Step 1: Publish the project to Project Hub
Before sharing, the project must be published to the Project Hub so that other users can access it.
Option A: Publish via project review (recommended)
- In your catalog, right-click the project folder and select Request Review
- Fill in the review details, assign a reviewer and a publisher, and click Create
- Once the reviewer approves, the publisher publishes the project to Project Hub
For the full project review and publishing workflow see: Create your first Project Review
Option B: Publish directly (skip review)
If you have publish permissions and want to skip the review process:
- In your catalog, right-click the project folder and select Publish
- Choose the target location in Project Hub
- Click Publish to confirm
After publishing, the project appears in Project Hub at the path you specified during publication (for example, Project Hub > Demos > retail).

Step 2: Share the published project with users or groups
Grant the target users or groups access to the published project in Project Hub.
- Navigate to Project Hub and locate folder with your published project
- Right-click the folder and select Share
- Add the users or groups who need access
- Set the appropriate permission level (at minimum View access is required to use the semantic layer)
- Save the changes

For details on Project Hub permissions and organization: Structuring Your Project Hub
Step 3: Add a database connection template
Users need a database connection to execute semantic queries.
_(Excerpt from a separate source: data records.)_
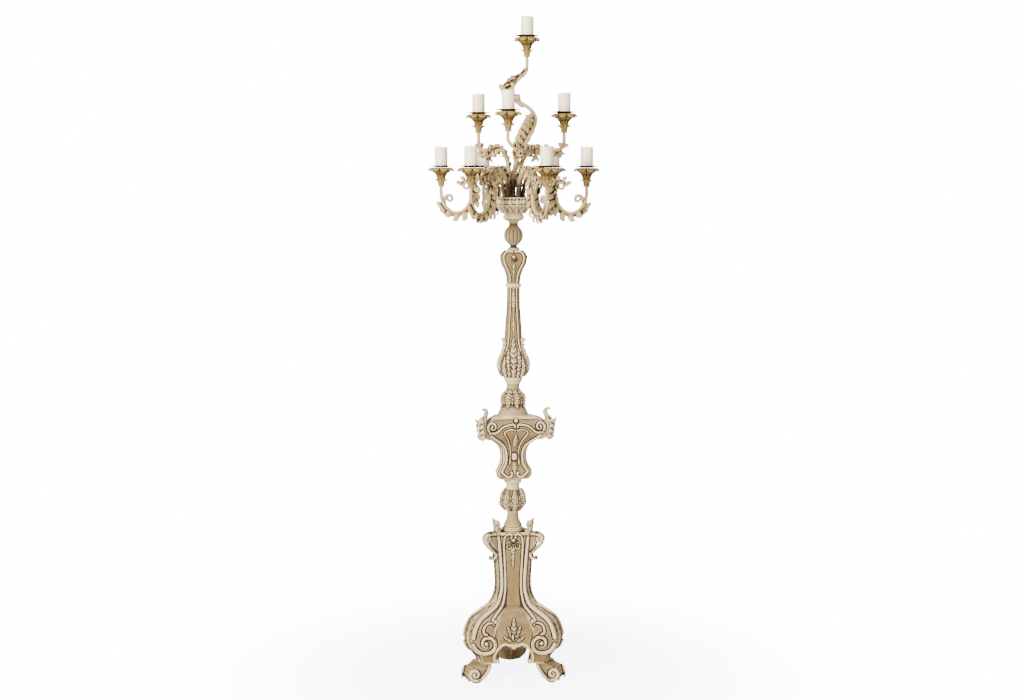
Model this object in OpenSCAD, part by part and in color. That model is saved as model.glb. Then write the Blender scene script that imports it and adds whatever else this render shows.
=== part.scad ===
// Carved floor candelabrum: a three-sided base on scroll feet, a turned and carved stem,
// and ten acanthus arms in three tiers, each with a flower cup, a drip pan and a candle.
// Millimetres, +Z up, origin on the floor under the middle of the stem.

/* [Base] */
// Height of the scroll feet
foot_h = 58; // [48:1:70]
// Height of the belly of the base, above the floor
belly_h = 141; // [130:1:150]
// Height of the waist of the base, above the floor
waist_h = 285; // [275:1:300]
// Height of the carved base, feet included
base_h = 470; // [450:1:500]
// Distance of a base face from the axis at the belly
belly_face = 105; // [98:0.5:112]
// Distance of a base face from the axis at the waist
waist_face = 41; // [38:0.5:46]
// Distance of a foot's face from the axis at its widest
foot_face = 107; // [100:0.5:114]
// Width of the cut-off corner at the belly and the feet
belly_corner = 50; // [44:1:56]
// Width of the cut-off corner at the waist
waist_corner = 30; // [27:1:34]
// Width of the corner stile between two base panels
stile_w = 24; // [18:1:26]
// Distance of the hidden core's faces from the axis
core_face = 24; // [20:1:28]
// Turn of the base about its axis
base_turn = 3; // [0:1:20]

/* [Stem] */
// Height of the collar and neck above the base
collar_h = 63; // [56:1:72]
// Radius of the white collar ring
collar_r = 28; // [25:0.5:32]
// Height of the leaf knop
leaf_knop_h = 72; // [64:1:80]
// Radius of the leaf knop's body
leaf_knop_r = 38; // [34:0.5:42]
// Height of the ring under the pedestal
ped_ring_h = 35; // [30:1:40]
// Height of the three-sided pedestal
ped_h = 200; // [185:1:215]
// Distance of a pedestal face from the axis at its shoulders
ped_face = 69; // [64:0.5:74]
// Distance of a pedestal face from the axis at its waist
ped_waist = 29.5; // [27:0.5:32]
// Turn of the pedestal about its axis
ped_turn = 9; // [0:1:20]
// Height of the dome cap with its neck
dome_h = 104; // [96:1:115]
// Radius of the dome where it meets the pedestal
dome_r = 50; // [46:1:54]
// Height of the ring that carries the column
column_ring_h = 18; // [14:1:22]
// Height of the lower column
lower_column_h = 282; // [265:1:300]
// Height of the white ring round the column
column_collar_h = 12; // [9:1:16]
// Height of the upper column
upper_column_h = 103; // [95:1:115]
// Distance of a column face from the axis under the white ring
shaft_face = 15; // [14:0.5:17]
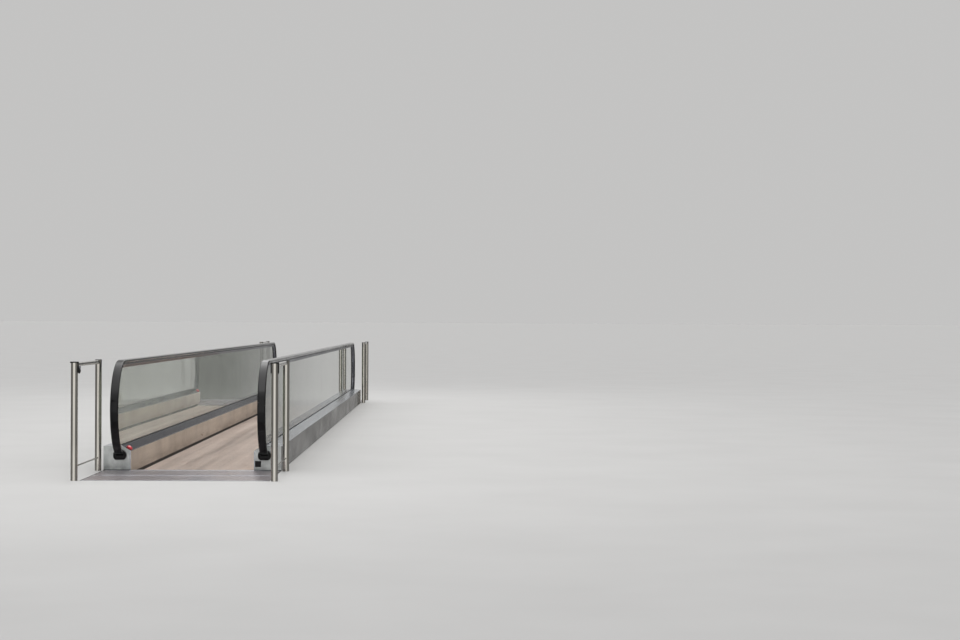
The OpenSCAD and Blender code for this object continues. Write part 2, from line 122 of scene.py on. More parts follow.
class Finish:
    """A material whose colour, roughness and relief come from textures on Object coordinates."""

    def __init__(self, name, metallic=0.0, **sockets):
        self.material = bpy.data.materials.new(name)
        self.material.use_nodes = True
        self.tree = self.material.node_tree
        self.shader = self.tree.nodes["Principled BSDF"]
        self.shader.inputs["Metallic"].default_value = metallic
        for socket, value in sockets.items():
            self.shader.inputs[socket.replace("_", " ")].default_value = value
        self.place = self.tree.nodes.new("ShaderNodeTexCoord").outputs["Object"]

    def noise(self, scale, detail=3.0, roughness=0.55):
        mapping = self.tree.nodes.new("ShaderNodeMapping")
        mapping.inputs["Scale"].default_value = scale
        self.tree.links.new(self.place, mapping.inputs["Vector"])
        texture = self.tree.nodes.new("ShaderNodeTexNoise")
        texture.inputs["Scale"].default_value = 1.0
        texture.inputs["Detail"].default_value = detail
        texture.inputs["Roughness"].default_value = roughness
        self.tree.links.new(mapping.outputs["Vector"], texture.inputs["Vector"])
        return texture.outputs["Fac"]

    def even_noise(self, scale, detail):
        """Noise that is as fine in every direction."""
        return self.noise((scale, scale, scale), detail)

    def colours(self, fac, *stops):
        """A blend of colours, each with its place between 0 and 1."""
        ramp = self.tree.nodes.new("ShaderNodeValToRGB")
        elements = ramp.color_ramp.elements
        while len(elements) < len(stops):
            elements.new(0.5)
        for element, (position, colour) in zip(elements, stops):
            element.position = position
            element.color = colour
        self.tree.links.new(fac, ramp.inputs["Fac"])
        return ramp.outputs["Color"]

    def blended(self, fac, dark, light):
        """One colour passing into another over a noise's middle range."""
        return self.colours(fac, (NOISE_LOW, dark), (NOISE_HIGH, light))

    def levels(self, fac, low, high, start=NOISE_LOW, end=NOISE_HIGH):
        """The range from start to end stretched over low to high."""
        stretch = self.tree.nodes.new("ShaderNodeMapRange")
        for socket, value in (("From Min", start), ("From Max", end),
                              ("To Min", low), ("To Max", high)):
            stretch.inputs[socket].default_value = value
        self.tree.links.new(fac, stretch.inputs["Value"])
        return stretch.outputs["Result"]

    def height(self, low, high):
        """Goes from 1 at the height low to 0 at the height high."""
        split = self.tree.nodes.new("ShaderNodeSeparateXYZ")
        self.tree.links.new(self.place, split.inputs[0])
        return self.levels(split.outputs["Z"], 1.0, 0.0, low, high)

    def product(self, first, second):
        node = self.tree.nodes.new("ShaderNodeMath")
        node.operation = "MULTIPLY"
        self.tree.links.new(first, node.inputs[0])
        self.tree.links.new(second, node.inputs[1])
        return node.outputs[0]

    def mixed(self, fac, first, second, blend="MIX"):
        mix = self.tree.nodes.new("ShaderNodeMix")
        mix.data_type = "RGBA"
        mix.blend_type = blend
        for socket, value in ((MIX_FACTOR, fac), (MIX_FIRST, first), (MIX_SECOND, second)):
            if hasattr(value, "is_output"):
                self.tree.links.new(value, mix.inputs[socket])
            else:
                mix.inputs[socket].default_value = value
        return mix.outputs[MIX_RESULT]

    def attribute(self, name):
        node = self.tree.nodes.new("ShaderNodeAttribute")
        node.attribute_name = name
        return node.outputs["Fac"]

    def relief(self, height, strength, distance):
        bump = self.tree.nodes.new("ShaderNodeBump")
        bump.inputs["Strength"].default_value = strength
        bump.inputs["Distance"].default_value = distance
        self.tree.links.new(height, bump.inputs["Height"])
        self.tree.links.new(bump.outputs["Normal"], self.shader.inputs["Normal"])

    def feed(self, socket, output):
        self.tree.links.new(output, self.shader.inputs[socket])


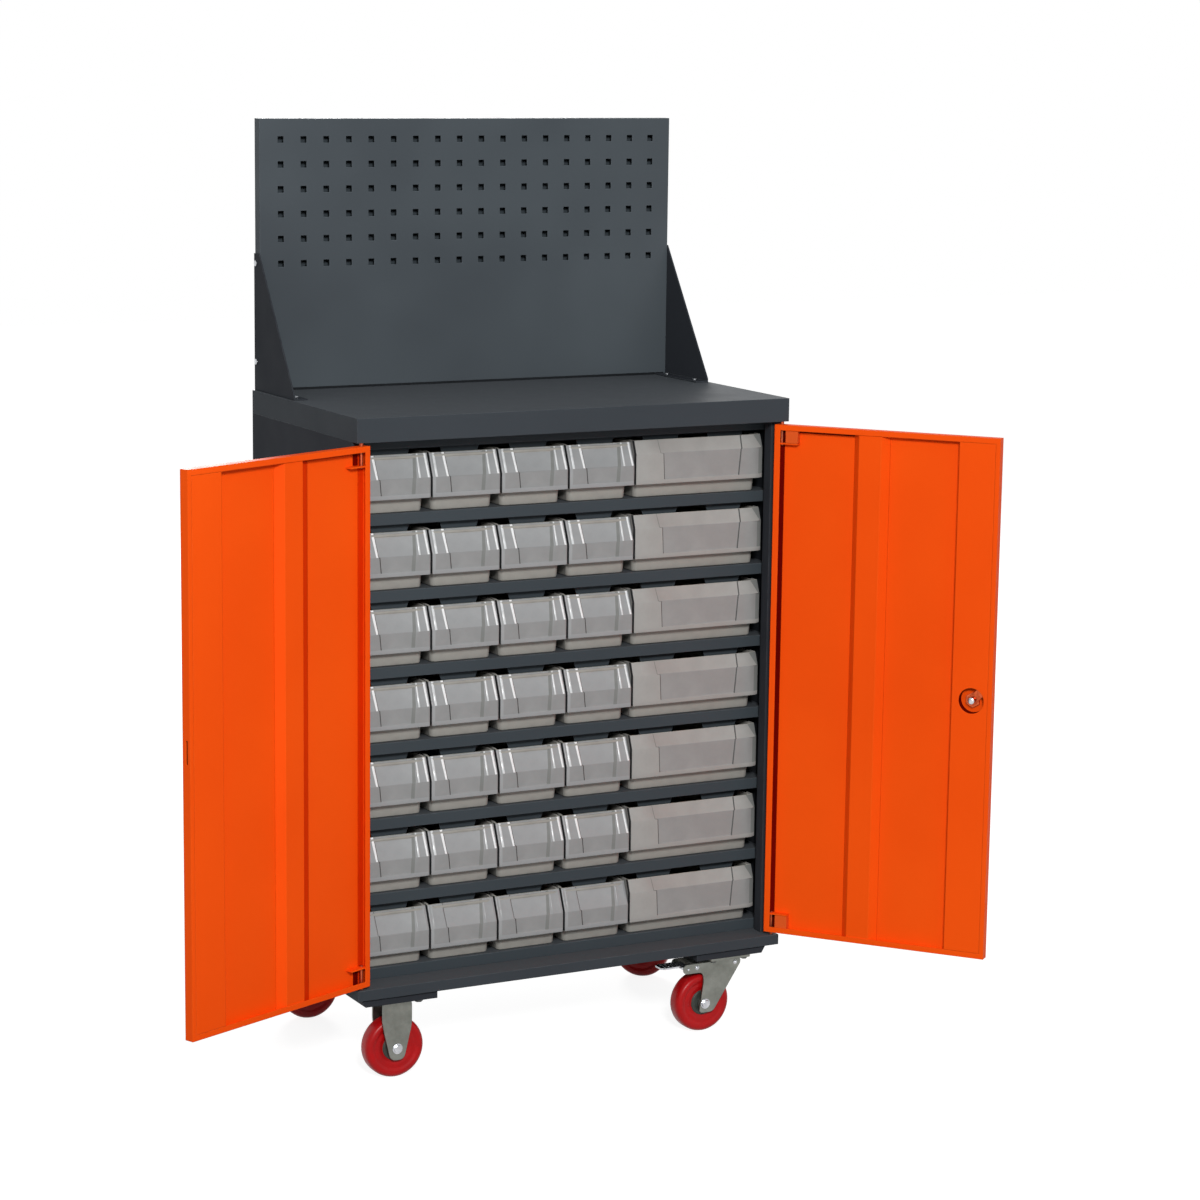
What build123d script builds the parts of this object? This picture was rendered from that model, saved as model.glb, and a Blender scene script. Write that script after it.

Create a connection template that matches the connection name defined in the project's project.toml.
The connection template name must exactly match the connection name specified in the [environment] block of the project's project.toml.
For the retail tutorial project this is coginiti_retail_demo (from connection = { name="coginiti_retail_demo", ... }).
-
Click ⚙ icon (Admin Settings) in the bottom left corner
-
Expand Templates
-
Open Database Templates
-
Click the Add button to create a new template
-
Select your database platform (for the retail tutorial: Postgres)
-
Set the Connection name to match the connection name in
project.tomlexactly — for example,coginiti_retail_demo -
Fill in the connection parameters:
Host: your-postgres-host
Port: 5432
Database: retail_csl
SSL Mode: (as required by your environment) -
Configure credential sharing (Share Sensitive Data for a service account, or leave unchecked for individual user credentials)
-
In the Assigned Consumers section, add the users or groups that need access to this project
-
Click Save

Full connection template configuration guide: Managing Connection Templates
Step 4: Add a semantic layer connection template
Create a separate semantic layer connection template that points to your published project. This template tells Coginiti which project's semantic layer to expose to consumers.
-
Click ⚙ icon (Admin Settings) in the bottom left corner
-
Expand Templates
-
Open Database Templates
-
Click the Add button to create a new template
-
Select Semantic Layer as the connection type
-
Set the Connection name
-
Set the Project path to the location of your published project in Project Hub, using the project name from the
namefield inproject.toml:@Project Hub/coginiti.co/foundation/retailUse only the project name — do not include sub-folders or paths within the project (such as
/semanticor/semantic/customer). -
Optionally, select a specific semantic layer key from the project's
[semantic]section (if left empty, thedefaultlayer defined inproject.tomlis used), and needed Project Version (if left empty, the latest version will be used) -
In the Assigned Consumers section, add the same users or groups assigned in Step 3
-
Click Save

For connecting external BI tools to the semantic layer via JDBC: Connect to Semantic Layer via JDBC
Step 5: Verify access with a test user
Confirm the setup is working correctly by logging in as one of the assigned consumer users.
- Log in to Coginiti as a test user (one of the users you assigned in Steps 3 and 4)
- Verify the published project is visible in Project Hub
- Open Database Connections — the
coginiti_retail_democonnection template should appear in the list - Connect using the template and confirm the connection succeeds
- Navigate to the project in Project Hub and open a semantic reporting query (for example,
sales_overview) - Run the query — it should execute successfully against the semantic layer.
Do not forget to change the tab connection to your semantic connection template!

If the query fails, check:
- The DB connection template name matches the
connection.nameinproject.tomlexactly - The user is assigned to both the DB connection template and the semantic layer connection template
- The user has at least View access to the published project in Project Hub
See Coginiti Retail Project Complete Workflow Tutorial for a full end-to-end example of setting up and running the retail project.